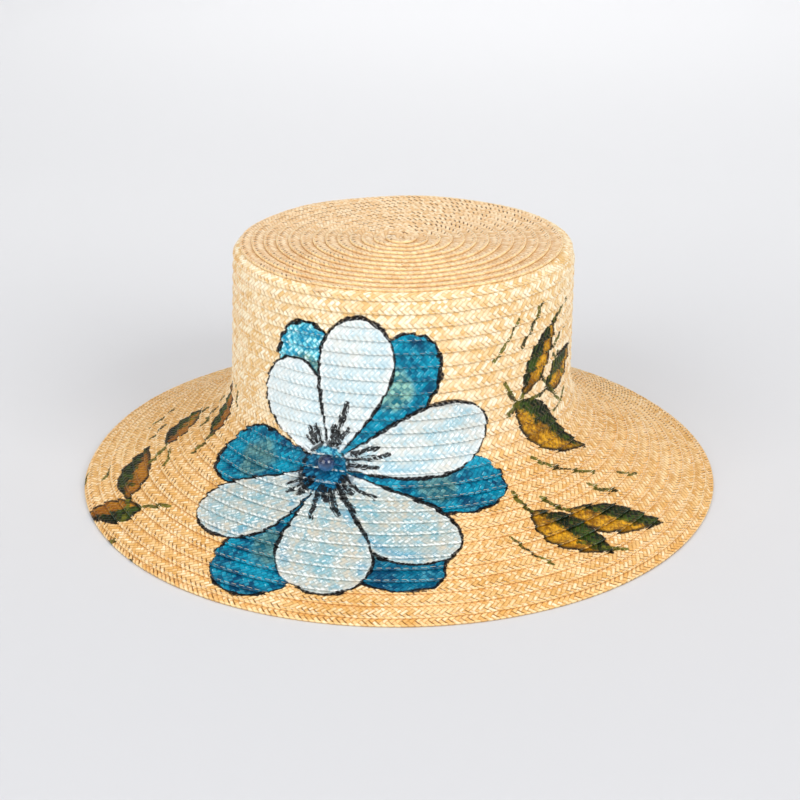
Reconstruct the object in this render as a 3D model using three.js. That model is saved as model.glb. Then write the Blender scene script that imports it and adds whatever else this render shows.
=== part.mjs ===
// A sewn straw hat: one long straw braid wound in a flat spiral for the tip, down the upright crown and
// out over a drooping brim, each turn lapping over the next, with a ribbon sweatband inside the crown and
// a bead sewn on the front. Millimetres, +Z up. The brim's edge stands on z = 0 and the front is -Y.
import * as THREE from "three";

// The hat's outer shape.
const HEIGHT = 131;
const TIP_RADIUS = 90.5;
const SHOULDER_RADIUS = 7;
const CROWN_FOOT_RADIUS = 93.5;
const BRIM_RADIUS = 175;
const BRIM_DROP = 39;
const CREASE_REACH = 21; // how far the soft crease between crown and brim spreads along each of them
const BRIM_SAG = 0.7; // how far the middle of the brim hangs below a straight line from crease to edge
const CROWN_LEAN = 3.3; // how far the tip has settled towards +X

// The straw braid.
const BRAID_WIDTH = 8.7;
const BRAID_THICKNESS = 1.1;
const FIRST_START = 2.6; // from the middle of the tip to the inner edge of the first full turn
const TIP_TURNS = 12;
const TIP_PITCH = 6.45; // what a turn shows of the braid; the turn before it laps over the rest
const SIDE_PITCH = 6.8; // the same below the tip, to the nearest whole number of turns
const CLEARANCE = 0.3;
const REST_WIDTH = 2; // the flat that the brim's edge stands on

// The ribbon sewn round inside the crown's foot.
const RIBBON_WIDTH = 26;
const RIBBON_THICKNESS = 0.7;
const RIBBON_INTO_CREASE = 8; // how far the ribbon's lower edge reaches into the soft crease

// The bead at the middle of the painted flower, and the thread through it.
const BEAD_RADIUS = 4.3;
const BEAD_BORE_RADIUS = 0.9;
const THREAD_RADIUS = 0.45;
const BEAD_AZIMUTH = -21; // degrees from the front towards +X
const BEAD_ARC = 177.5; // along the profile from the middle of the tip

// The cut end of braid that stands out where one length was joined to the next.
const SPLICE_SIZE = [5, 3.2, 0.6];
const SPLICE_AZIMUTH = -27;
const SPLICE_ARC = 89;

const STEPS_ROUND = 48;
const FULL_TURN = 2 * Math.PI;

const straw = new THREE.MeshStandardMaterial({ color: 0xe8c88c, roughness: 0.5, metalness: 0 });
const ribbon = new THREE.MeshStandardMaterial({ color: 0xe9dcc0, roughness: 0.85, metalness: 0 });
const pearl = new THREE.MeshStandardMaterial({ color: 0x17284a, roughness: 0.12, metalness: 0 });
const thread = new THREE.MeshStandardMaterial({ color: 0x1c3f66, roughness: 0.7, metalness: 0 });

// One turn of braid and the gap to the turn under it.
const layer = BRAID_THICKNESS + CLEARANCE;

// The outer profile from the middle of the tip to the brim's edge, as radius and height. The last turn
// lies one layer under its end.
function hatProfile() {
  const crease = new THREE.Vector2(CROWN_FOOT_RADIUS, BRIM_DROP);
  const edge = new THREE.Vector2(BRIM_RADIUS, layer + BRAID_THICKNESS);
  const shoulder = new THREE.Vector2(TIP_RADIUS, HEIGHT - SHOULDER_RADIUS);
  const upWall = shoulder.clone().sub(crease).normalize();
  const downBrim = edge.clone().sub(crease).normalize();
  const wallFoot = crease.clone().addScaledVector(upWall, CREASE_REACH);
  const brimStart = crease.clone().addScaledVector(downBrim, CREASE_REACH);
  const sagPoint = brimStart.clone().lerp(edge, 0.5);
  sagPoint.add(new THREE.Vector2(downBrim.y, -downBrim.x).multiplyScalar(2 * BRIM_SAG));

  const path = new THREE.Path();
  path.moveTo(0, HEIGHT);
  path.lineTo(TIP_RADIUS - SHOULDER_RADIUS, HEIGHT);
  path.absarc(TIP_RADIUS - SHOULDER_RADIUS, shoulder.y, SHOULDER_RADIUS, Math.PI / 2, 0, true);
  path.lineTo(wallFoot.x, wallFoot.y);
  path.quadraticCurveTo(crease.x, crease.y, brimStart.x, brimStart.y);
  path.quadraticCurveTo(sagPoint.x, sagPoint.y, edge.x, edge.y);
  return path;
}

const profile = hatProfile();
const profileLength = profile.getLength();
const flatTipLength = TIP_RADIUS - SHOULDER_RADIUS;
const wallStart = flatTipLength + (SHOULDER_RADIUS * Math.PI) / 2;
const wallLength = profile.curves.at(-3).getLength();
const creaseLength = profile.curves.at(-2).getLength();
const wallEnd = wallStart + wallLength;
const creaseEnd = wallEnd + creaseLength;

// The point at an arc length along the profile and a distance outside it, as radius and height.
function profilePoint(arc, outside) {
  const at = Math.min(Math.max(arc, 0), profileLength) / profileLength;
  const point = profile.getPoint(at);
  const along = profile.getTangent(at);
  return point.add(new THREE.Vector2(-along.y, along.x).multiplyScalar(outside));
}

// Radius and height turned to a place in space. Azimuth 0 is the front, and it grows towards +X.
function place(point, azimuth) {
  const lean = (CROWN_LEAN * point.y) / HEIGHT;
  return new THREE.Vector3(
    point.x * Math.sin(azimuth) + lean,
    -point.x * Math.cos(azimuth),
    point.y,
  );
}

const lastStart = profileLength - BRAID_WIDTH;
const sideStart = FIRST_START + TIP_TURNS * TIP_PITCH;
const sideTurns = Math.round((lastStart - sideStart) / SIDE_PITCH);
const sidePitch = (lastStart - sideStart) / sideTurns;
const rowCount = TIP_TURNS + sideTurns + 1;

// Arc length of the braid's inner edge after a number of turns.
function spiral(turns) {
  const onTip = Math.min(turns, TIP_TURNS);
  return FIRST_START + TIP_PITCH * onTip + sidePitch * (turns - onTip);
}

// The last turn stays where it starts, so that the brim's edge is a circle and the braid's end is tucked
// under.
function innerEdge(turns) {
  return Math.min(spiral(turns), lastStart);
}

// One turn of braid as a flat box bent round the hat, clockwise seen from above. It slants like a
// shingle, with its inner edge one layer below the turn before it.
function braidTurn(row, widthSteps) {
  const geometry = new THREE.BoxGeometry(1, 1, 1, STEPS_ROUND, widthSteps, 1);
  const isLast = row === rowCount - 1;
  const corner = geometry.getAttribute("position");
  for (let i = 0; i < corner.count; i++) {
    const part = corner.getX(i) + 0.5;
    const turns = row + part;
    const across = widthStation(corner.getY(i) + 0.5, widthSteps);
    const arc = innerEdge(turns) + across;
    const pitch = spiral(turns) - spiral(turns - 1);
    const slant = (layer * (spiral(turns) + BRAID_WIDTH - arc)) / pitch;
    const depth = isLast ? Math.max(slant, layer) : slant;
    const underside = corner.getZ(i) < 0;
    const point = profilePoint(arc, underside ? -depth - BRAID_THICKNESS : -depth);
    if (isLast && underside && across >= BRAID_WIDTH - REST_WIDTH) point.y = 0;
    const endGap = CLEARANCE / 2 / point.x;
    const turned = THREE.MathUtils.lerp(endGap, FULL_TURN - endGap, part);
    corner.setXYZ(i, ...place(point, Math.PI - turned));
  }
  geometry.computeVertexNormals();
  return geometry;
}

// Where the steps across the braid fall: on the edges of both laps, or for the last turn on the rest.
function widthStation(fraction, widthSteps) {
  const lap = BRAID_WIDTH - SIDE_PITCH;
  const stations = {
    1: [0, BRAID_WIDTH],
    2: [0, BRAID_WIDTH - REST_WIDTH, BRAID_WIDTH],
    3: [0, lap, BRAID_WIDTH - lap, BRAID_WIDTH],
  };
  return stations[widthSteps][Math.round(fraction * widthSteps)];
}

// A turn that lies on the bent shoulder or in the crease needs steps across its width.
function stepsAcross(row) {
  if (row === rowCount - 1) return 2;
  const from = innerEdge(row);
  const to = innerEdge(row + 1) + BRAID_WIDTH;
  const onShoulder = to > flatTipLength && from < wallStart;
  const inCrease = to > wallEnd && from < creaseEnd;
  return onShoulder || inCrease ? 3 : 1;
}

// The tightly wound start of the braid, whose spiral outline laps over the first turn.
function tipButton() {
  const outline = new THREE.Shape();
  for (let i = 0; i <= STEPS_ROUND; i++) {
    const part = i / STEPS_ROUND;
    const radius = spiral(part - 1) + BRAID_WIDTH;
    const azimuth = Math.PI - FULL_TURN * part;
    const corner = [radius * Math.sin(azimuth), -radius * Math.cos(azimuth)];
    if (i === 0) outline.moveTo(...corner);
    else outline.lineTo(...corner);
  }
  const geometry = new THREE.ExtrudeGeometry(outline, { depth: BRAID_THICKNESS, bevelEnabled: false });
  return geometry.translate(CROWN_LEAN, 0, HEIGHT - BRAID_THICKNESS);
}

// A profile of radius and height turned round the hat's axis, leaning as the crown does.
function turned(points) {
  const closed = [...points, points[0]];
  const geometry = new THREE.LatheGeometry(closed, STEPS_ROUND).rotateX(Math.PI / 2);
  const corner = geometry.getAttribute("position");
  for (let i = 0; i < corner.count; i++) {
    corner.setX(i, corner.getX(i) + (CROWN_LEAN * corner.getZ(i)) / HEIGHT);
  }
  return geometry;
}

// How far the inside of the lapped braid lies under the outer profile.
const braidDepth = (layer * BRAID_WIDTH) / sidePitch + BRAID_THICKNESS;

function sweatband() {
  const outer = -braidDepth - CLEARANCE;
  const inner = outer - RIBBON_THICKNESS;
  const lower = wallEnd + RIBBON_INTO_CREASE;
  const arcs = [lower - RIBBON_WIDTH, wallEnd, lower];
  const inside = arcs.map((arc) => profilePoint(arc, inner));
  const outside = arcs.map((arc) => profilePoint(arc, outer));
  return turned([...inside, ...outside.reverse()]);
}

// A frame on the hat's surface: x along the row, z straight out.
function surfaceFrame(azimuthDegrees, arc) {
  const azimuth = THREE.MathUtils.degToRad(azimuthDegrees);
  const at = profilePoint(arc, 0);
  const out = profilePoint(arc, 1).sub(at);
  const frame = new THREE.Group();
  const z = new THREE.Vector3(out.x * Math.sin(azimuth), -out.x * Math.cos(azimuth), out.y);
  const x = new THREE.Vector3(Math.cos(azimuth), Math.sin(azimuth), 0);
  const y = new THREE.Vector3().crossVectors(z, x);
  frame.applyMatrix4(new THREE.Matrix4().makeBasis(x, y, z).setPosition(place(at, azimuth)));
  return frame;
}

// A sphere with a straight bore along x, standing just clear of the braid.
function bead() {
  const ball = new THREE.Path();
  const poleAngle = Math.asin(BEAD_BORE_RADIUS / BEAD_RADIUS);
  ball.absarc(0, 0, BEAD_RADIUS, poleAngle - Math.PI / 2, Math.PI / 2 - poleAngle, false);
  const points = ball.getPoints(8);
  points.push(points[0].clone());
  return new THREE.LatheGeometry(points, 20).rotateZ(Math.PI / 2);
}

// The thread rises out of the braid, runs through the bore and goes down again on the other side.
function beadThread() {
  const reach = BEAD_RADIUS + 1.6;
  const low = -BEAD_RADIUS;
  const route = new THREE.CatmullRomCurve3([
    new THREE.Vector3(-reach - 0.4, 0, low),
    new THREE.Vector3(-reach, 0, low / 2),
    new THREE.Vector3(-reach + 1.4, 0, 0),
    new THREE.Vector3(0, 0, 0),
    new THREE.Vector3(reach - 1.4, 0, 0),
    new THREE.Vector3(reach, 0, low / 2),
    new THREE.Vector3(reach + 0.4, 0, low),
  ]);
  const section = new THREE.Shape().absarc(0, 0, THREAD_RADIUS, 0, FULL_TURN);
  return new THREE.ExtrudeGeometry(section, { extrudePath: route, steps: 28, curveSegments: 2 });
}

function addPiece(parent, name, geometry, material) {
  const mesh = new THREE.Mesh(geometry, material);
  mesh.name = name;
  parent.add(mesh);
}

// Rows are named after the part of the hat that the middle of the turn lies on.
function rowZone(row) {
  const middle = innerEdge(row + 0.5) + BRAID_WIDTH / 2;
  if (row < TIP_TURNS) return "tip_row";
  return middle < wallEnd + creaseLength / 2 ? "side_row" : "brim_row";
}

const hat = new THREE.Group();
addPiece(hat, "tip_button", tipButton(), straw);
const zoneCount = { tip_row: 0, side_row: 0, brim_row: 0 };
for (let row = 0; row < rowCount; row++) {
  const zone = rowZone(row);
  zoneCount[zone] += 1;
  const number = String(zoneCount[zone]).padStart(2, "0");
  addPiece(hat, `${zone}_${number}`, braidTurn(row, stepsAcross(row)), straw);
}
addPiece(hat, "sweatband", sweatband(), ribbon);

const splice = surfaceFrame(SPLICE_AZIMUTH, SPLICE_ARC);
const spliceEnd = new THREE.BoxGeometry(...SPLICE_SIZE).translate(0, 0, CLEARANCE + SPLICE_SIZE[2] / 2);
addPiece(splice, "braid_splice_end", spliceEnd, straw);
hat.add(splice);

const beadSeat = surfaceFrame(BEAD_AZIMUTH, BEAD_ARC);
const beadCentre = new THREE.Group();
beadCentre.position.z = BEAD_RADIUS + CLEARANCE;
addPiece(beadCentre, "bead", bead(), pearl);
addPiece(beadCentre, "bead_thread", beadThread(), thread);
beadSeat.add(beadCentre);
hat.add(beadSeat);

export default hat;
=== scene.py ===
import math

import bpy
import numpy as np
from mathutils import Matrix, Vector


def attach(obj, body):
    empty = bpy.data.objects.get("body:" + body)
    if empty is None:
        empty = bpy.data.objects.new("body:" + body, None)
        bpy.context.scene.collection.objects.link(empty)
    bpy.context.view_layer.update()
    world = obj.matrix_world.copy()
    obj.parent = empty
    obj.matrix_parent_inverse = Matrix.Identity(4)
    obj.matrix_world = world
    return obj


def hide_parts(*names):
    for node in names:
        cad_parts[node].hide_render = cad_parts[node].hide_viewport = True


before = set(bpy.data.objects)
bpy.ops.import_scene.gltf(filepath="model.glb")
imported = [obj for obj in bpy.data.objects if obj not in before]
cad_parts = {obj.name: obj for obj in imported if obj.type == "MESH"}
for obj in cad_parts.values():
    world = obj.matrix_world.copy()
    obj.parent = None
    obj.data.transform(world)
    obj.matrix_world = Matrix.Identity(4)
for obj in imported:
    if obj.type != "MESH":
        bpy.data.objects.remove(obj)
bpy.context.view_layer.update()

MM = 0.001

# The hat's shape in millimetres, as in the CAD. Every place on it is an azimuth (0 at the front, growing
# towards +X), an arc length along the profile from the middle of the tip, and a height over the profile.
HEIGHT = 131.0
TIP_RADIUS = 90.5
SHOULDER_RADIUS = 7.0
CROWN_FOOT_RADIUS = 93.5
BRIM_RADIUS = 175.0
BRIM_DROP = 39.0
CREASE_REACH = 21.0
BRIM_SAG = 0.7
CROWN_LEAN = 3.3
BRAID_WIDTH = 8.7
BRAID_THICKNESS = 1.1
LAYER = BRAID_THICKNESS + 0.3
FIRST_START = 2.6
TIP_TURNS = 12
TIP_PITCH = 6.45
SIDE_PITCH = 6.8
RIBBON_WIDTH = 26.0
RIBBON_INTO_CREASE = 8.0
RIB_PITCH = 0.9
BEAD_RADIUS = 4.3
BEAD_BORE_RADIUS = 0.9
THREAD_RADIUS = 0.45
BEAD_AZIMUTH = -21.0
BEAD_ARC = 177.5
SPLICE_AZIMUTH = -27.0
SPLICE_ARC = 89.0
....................
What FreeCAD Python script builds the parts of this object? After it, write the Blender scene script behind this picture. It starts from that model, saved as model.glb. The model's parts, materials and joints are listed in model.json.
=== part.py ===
....................
Request> Both the line with "Reconstruct the object" and the line with "const CROWN_LEAN = 3.3;" belong in the extract, along with every line between them; set down those lines exactly and only.

Written solution>
Reconstruct the object in this render as a 3D model using three.js. That model is saved as model.glb. Then write the Blender scene script that imports it and adds whatever else this render shows.
=== part.mjs ===
// A sewn straw hat: one long straw braid wound in a flat spiral for the tip, down the upright crown and
// out over a drooping brim, each turn lapping over the next, with a ribbon sweatband inside the crown and
// a bead sewn on the front. Millimetres, +Z up. The brim's edge stands on z = 0 and the front is -Y.
import * as THREE from "three";

// The hat's outer shape.
const HEIGHT = 131;
const TIP_RADIUS = 90.5;
const SHOULDER_RADIUS = 7;
const CROWN_FOOT_RADIUS = 93.5;
const BRIM_RADIUS = 175;
const BRIM_DROP = 39;
const CREASE_REACH = 21; // how far the soft crease between crown and brim spreads along each of them
const BRIM_SAG = 0.7; // how far the middle of the brim hangs below a straight line from crease to edge
const CROWN_LEAN = 3.3; // how far the tip has settled towards +X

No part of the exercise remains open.